**WORK TO BE COMPLETED**
Where the data below has the string "this", return the whole line.

**DATA PROVIDED**
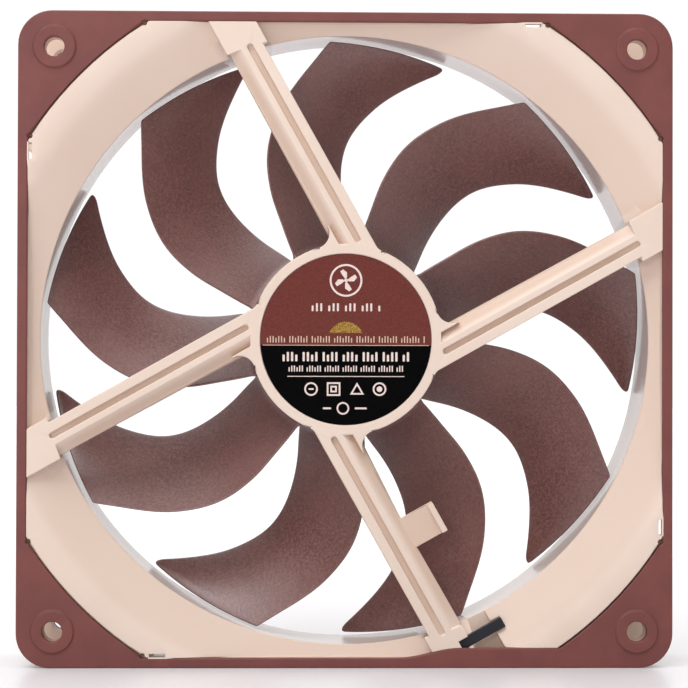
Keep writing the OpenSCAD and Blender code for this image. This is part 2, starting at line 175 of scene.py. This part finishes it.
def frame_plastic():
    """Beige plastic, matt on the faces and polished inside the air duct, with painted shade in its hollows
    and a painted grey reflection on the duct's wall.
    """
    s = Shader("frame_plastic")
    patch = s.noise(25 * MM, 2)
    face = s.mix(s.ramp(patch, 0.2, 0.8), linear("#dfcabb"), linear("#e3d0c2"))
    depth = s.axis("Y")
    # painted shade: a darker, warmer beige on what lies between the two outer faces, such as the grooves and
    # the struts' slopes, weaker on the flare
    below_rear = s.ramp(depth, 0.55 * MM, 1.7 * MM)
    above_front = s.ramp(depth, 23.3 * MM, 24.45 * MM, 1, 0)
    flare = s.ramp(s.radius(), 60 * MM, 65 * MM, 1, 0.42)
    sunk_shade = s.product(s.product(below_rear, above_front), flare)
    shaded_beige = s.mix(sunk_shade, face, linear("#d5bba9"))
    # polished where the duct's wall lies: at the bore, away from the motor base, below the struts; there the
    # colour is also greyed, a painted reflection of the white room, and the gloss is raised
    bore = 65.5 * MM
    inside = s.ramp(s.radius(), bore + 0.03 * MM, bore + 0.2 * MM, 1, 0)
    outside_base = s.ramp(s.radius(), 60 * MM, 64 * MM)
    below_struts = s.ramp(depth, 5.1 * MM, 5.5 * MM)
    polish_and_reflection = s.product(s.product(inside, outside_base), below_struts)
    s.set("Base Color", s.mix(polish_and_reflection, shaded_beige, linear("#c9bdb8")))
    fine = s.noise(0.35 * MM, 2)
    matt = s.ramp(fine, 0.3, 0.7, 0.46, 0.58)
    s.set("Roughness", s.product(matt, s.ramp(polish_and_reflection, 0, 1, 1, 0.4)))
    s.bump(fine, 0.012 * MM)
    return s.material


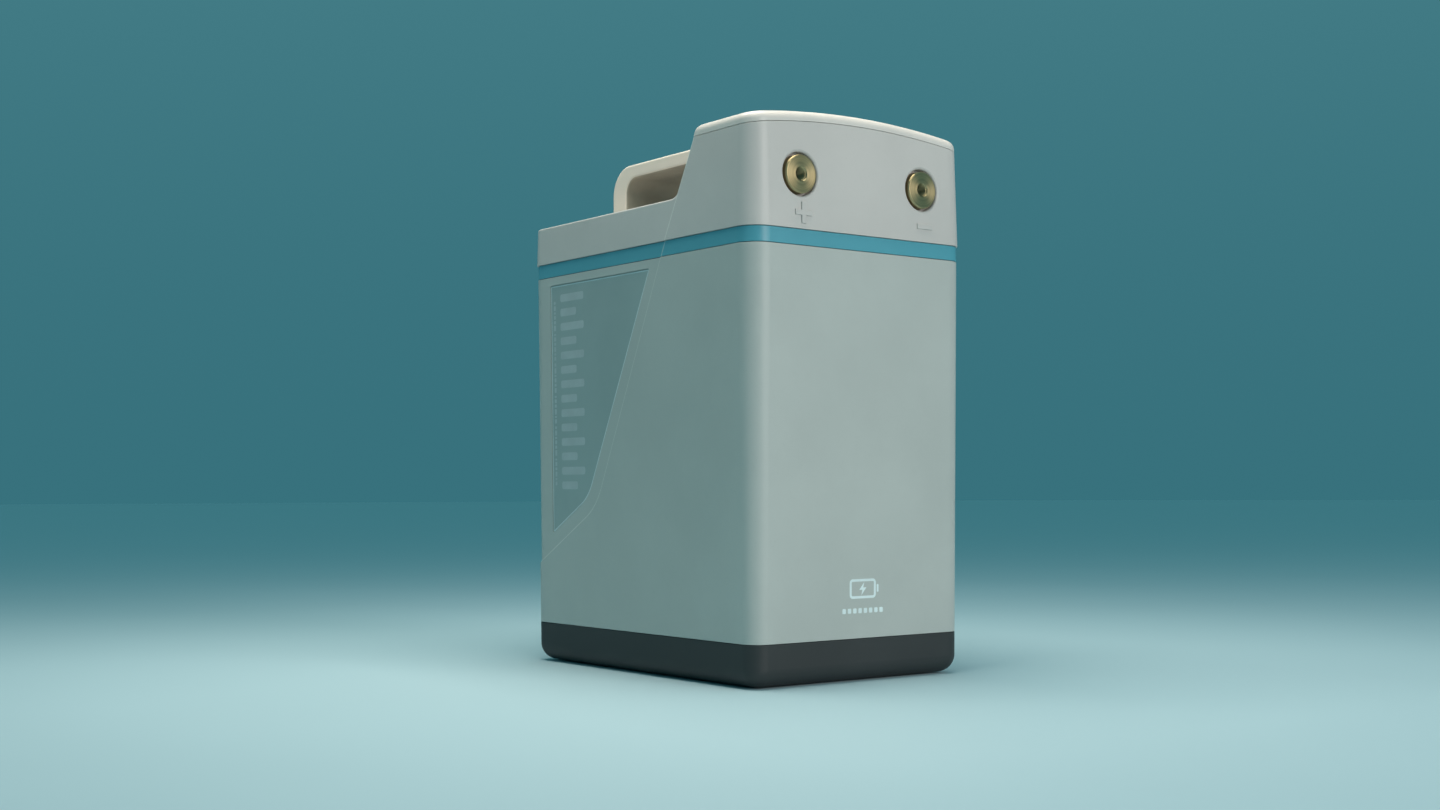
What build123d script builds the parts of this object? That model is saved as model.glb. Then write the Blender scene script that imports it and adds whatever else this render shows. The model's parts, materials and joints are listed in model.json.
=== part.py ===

**FINAL RESULT**
Keep writing the OpenSCAD and Blender code for this image. This is part 2, starting at line 175 of scene.py. This part finishes it.
What build123d script builds the parts of this object? That model is saved as model.glb. Then write the Blender scene script that imports it and adds whatever else this render shows. The model's parts, materials and joints are listed in model.json.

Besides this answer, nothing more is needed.